Me: *Confidently* “Yes, that’s what they want. The pork steak is on the same extra portions list, right? Or do I have to subtract the vegetables from the price of the full pork platter?”

Manager: “They’re on the list. But wait. Two pork steaks on toast? Are you sure?”

Me: “Yes, that’s what he asked for.”

Manager: “Can you go back and check? It’s a very strange order.”

Me: “No, he really said that. Two pork steaks on toast. I’m quite sure it’s right.”
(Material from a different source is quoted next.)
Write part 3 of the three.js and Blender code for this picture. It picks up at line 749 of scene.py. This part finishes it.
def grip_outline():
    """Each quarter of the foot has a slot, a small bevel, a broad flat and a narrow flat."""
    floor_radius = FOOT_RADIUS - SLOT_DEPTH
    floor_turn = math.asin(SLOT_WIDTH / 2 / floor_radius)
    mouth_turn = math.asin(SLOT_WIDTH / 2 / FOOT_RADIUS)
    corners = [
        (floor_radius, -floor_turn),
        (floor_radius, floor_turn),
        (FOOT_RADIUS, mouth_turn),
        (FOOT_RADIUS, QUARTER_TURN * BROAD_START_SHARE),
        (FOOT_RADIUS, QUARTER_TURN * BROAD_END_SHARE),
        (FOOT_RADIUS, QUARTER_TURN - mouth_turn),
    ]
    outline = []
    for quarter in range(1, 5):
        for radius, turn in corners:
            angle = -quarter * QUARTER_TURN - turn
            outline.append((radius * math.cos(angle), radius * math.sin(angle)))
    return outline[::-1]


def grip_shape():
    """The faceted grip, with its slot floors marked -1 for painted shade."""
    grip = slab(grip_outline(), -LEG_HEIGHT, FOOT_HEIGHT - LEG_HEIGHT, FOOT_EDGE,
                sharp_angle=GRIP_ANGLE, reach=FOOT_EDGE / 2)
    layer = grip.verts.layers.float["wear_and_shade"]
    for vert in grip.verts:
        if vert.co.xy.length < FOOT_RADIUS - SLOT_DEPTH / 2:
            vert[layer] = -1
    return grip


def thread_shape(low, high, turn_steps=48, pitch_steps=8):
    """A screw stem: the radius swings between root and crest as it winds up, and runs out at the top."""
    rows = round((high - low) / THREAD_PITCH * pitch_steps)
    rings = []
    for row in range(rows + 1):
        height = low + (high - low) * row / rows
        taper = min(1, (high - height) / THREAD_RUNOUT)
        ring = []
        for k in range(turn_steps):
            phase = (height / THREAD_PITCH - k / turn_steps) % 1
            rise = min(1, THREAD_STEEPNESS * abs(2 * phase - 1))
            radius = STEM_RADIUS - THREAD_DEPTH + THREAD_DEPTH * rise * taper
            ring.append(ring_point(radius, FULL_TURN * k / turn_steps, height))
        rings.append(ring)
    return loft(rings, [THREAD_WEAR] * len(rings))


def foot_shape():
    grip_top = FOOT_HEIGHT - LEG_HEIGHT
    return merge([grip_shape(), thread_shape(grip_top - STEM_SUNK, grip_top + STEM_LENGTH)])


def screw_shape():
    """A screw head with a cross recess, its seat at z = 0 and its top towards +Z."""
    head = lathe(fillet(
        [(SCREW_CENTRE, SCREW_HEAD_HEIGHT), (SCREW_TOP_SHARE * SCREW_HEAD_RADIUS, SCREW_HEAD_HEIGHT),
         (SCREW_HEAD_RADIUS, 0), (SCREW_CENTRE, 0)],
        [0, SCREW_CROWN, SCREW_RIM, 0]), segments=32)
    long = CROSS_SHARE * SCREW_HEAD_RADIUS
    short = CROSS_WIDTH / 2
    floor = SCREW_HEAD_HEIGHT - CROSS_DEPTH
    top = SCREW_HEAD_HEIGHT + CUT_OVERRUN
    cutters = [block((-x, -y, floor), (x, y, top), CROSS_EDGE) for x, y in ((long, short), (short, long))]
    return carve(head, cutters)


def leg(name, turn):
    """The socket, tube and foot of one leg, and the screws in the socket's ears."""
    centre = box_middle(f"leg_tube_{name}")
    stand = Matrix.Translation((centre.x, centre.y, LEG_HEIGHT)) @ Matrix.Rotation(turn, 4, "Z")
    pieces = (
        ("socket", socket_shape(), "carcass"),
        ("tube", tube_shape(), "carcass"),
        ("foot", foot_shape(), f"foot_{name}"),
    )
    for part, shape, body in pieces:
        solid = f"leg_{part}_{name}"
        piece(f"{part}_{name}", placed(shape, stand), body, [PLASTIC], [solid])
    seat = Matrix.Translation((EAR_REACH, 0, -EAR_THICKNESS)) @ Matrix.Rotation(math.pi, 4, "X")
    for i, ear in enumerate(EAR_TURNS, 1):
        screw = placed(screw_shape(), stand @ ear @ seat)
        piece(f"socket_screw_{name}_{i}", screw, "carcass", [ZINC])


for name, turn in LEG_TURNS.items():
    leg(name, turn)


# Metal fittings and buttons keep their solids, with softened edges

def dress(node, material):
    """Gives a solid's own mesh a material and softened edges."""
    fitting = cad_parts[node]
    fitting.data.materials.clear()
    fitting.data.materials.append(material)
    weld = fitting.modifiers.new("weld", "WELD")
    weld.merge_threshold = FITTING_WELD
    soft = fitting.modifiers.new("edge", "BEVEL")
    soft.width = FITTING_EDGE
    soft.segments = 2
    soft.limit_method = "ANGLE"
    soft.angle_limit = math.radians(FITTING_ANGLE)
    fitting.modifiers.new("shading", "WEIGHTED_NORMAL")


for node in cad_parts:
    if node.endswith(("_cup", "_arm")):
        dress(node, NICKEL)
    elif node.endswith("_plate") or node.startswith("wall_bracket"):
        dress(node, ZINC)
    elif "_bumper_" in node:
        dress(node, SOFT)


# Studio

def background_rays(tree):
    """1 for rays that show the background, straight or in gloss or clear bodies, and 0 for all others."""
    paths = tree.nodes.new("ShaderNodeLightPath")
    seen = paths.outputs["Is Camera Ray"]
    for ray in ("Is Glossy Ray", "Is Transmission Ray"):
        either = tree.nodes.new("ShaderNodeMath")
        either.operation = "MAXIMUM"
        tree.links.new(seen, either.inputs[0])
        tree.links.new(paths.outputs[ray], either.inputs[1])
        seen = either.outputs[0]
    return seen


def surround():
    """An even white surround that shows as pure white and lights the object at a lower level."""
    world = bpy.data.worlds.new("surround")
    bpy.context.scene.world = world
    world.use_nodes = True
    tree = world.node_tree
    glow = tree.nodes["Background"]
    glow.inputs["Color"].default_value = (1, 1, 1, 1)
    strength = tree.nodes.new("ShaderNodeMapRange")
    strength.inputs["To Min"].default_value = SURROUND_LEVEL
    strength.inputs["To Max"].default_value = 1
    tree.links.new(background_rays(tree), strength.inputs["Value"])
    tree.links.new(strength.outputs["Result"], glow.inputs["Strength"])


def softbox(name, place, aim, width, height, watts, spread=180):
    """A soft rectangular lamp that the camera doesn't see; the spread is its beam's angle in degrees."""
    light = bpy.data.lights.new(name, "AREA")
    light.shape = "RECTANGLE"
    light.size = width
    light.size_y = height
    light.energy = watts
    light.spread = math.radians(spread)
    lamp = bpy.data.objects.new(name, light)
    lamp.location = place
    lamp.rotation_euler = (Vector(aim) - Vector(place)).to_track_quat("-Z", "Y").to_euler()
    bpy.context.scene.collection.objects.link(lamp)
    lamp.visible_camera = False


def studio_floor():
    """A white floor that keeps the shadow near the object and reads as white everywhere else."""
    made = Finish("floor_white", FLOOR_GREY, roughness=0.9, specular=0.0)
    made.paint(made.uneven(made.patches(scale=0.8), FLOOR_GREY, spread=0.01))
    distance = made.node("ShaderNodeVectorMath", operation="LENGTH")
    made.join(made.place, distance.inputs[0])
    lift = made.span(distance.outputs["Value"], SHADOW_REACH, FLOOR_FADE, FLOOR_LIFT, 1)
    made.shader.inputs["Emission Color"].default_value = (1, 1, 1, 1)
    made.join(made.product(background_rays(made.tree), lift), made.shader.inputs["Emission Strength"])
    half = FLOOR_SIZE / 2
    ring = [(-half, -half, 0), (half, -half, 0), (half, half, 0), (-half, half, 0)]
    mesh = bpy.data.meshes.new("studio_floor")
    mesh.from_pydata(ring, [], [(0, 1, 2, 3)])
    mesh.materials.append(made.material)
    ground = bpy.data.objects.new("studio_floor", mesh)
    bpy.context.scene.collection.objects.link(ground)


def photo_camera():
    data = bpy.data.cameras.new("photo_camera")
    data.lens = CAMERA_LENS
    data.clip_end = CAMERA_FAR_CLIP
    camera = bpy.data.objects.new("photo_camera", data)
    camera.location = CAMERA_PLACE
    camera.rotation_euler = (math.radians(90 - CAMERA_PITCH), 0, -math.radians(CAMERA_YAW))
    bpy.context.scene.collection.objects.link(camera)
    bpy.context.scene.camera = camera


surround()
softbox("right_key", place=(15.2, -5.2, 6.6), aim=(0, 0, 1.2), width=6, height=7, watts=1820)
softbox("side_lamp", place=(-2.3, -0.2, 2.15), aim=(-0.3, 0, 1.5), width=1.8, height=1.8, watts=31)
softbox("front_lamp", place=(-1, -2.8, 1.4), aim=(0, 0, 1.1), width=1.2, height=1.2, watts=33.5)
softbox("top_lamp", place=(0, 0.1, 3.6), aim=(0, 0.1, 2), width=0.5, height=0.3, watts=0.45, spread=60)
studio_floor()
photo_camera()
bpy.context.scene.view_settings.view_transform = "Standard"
She cooked the pork steaks, which took something like fifteen minutes in the fryer, much longer than normal breakfasts took to make, toasted a couple of slices of bread, buttered the toast, and placed the sizzling steaks on top. I took the meals out to the Scottish couple. The manager watched me from behind the griddle as I went out to the table, still doubtful that I had that order right. I hadn’t been working there very long after all.

Me: “Two pork steaks on toast. Enjoy.”

Man: “No, those aren’t for us.”

Me: “No? Oh… What did you order, then?”

Man: “Two poached eggs on toast.”

Me: “Oh, goodness, I’m so sorry. I think I misheard you. I’ll order your poached eggs at once!”

I could see the manager watching me. The look on her face as she watched the altercation at the table and me heading back to her with the couple’s pork steaks was a picture in its exasperated contempt and annoyance. I returned to her shamefaced.

Me: “I misheard them. They want poached eggs on toast. Sorry.”

Manager: “I asked you if you were sure! I said to go back and check!”

It was not my finest hour, but the incident was shared with hilarity among all the other staff for months afterward. When that manager left to go and run another restaurant sometime later, I wrote in her leaving card, “Come back to us here whenever you feel like some nice pork steaks on toast.”